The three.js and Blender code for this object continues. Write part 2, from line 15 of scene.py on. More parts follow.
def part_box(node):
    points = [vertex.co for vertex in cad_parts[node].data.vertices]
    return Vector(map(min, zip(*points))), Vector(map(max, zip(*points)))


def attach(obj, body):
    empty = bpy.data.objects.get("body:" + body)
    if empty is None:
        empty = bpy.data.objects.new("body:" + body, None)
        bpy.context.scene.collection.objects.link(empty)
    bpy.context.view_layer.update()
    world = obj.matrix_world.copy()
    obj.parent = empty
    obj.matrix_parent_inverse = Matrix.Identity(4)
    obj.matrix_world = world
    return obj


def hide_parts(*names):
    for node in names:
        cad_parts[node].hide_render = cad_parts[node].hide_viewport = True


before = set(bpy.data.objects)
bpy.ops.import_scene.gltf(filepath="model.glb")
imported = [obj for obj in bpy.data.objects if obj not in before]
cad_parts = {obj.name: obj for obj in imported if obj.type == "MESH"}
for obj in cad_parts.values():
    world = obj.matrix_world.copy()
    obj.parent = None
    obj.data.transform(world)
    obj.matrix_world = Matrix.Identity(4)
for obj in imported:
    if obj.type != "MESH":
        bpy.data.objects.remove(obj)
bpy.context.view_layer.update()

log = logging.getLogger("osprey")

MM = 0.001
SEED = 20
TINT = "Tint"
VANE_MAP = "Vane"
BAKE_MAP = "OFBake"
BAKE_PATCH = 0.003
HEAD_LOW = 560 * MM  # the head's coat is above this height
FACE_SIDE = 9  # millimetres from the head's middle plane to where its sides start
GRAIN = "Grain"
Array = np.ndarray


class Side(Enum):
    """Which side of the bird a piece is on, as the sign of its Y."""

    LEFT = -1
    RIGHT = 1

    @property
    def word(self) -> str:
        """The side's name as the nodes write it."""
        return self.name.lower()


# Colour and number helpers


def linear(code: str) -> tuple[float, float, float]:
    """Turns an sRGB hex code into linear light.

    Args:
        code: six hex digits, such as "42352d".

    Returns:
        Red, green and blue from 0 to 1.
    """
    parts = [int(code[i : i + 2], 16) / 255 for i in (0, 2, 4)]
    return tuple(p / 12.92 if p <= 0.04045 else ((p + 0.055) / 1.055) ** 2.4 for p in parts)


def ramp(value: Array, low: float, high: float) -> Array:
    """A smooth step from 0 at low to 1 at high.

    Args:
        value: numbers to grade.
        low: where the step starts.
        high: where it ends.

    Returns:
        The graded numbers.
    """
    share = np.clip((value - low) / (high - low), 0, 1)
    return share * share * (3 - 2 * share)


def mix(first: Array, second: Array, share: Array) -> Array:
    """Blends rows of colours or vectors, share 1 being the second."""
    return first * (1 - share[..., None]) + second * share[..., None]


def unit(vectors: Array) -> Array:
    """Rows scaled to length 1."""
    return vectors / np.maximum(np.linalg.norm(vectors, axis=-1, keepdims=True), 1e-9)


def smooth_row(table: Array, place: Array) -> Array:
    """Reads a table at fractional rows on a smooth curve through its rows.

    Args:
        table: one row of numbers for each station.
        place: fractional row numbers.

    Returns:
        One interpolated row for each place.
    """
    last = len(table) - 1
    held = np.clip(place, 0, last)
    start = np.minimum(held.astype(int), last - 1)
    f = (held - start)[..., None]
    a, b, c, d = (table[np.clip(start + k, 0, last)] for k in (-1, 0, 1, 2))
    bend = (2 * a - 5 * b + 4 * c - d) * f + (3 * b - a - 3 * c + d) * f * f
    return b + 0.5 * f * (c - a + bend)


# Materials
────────
_Direction:_
All lines in the data that contain the word "update" should be copied.

_Worked answer:_
    bpy.context.view_layer.update()
bpy.context.view_layer.update()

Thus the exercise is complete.